Lesdits accords sont secrets et le restent depuis 62 ans parce qu’ils sont aliénants, honteux. Et ce ne sont pas des accords puisque seule la France les a rédigés. Pour éviter un remake de la Guinée Conakry en 1958, elle a décidé en 1960 de distribuer les indépendances à ses colonies. A la veille de cette distribution, et pour que les pays concernés continuent de combler ses besoins en énergie et de servir ses intérêt économiques, elle a concocté pour eux des obligations à respecter. Les dirigeants au pouvoir devaient – doivent – s’y conformer au risque d’être blackboulés et remplacés par des gens plus soumis. Indépendances liées, ficelées, pour que la France reste maître à bord et puisse ainsi tenir son rang au sein de l’Union Européenne à côté de l’Allemagne à l’économie enviable. Or donc, le temps est venu, au XXIème siècle, pour la France et pour les « siens » africains, de rompre les chaînes. Abroger de part et d’autre ces obligations imposées au cheval par celui qui le monte, le cheval s’étant rebiffé pour entrer de plain-pied en terre d’humanité libérée et libre.
Quatre facteurs lisibles exigent cette abrogation qui ne fera perdre la face à personne. Le premier tient à ce que ces accords imposés ont, au fil du temps, faibli, perdu de leur autorité. Ainsi, par exemple, a-t-on pu adhérer au Commonwealth et continuer à se réclamer de la francophonie, bénéficier du concours d’armées non françaises et garder la présence des troupes françaises. Le deuxième facteur tient à la démographie. La population du Bénin est passée de deux millions environ en 1960 à douze millions environ en 2022. Les ‘‘pays-frères’’ ne sont pas restés en marge de cette poussée démographique, au regard de laquelle les ponctions françaises sur les économies africaines ne peuvent qu’aggraver la paupérisation des pays concernés. Qui a dit que la France se moque de la clochardisation à outrance des siens africains ? Le troisième facteur tient à ce que la France a su rendre légal le rapatriement de trésors acquis par elle lors des guerres coloniales. Le monde est d’abord une affaire de mots. « Les mots et les choses » (Michel Foucault). Et il a suffi de substituer « objets pillés » à « trophées de guerre » pour que la loi autorise que nombre de pièces précieuses retournent à leur terre de création. Le quatrième facteur, moins visible, n’en est pas moins important. Il tient à ce que la France, au XXIème siècle, a besoin de parler avec des partenaires qu’elle respecte et qui la respectent. Le respect unilatéral ne génère que crainte et tremblement. Or les pays africains, anciennes colonies, ne craignent plus et ne tremblent plus. La France doit en prendre acte et œuvrer à ce que les intérêts de ses amis africains prospèrent en Afrique et dans le monde autant que les siens. L’interdépendance n’est pas un vain mot comme l’a montré la pandémie du Covid-19 et comme le montre la guerre en Ukraine. Or il est possible de jouer l’interdépendance sur des musiques paisibles et joyeuses.

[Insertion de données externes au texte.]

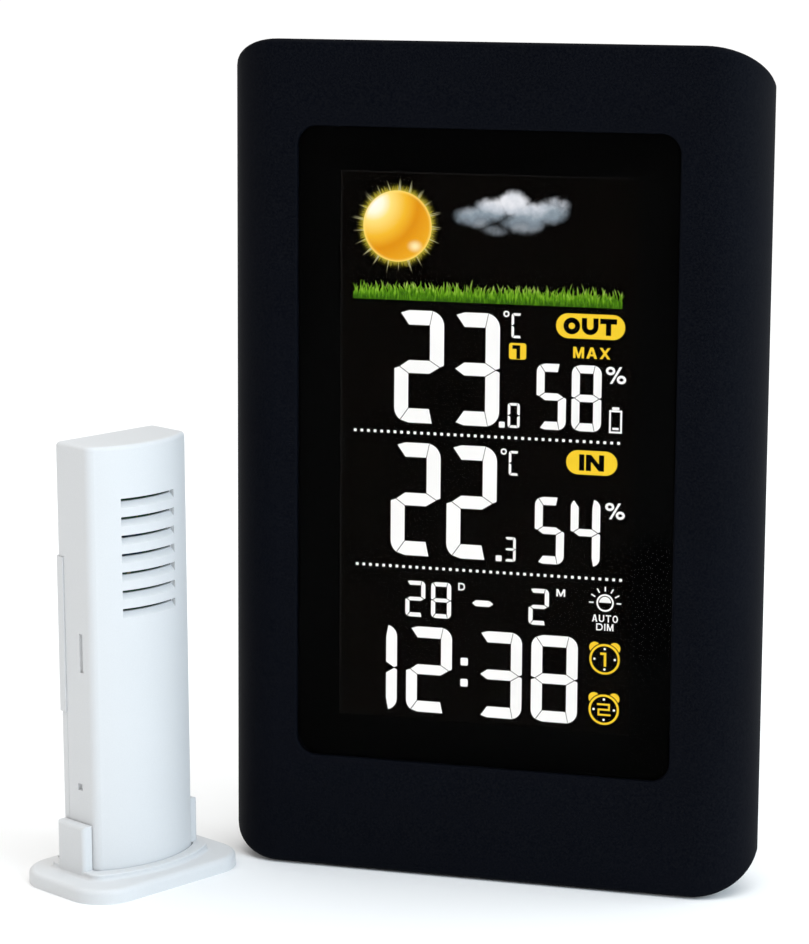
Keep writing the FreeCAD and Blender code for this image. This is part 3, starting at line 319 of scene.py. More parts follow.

Le premier facteur pourrait donner à penser qu’il suffit de laisser pourrir ou plutôt mourir les accords secrets de leur belle mort, à force d’affadissement. Non, il faut les abroger par un acte légal et solennel, qui marque la fin d’une ère et le début d’une autre, plus digne que celle qui l’a précédée, début de l’ère de la vraie coopération entre la France et ses anciennes colonies devenues indépendantes. Une coopération vertueuse. La France et ses amis africains le peuvent. Ils peuvent apporter leurs notes à l’ode qui enchantera le monde. Et parce qu’ils le peuvent, ils le doivent pour leur honneur, de part et d’autre. La France et ses amis africains, ensemble, mettent maintenant en musique Saint-John Perse : « C’étaient de très grandes forces en croissance sur toutes pistes de ce monde… Et sur les pas précipités du soir, parmi les pires désordres de l’esprit, elles instituaient un nouveau style de grandeur où se haussaient nos actes á venir. » Oui, un nouveau style de grandeur.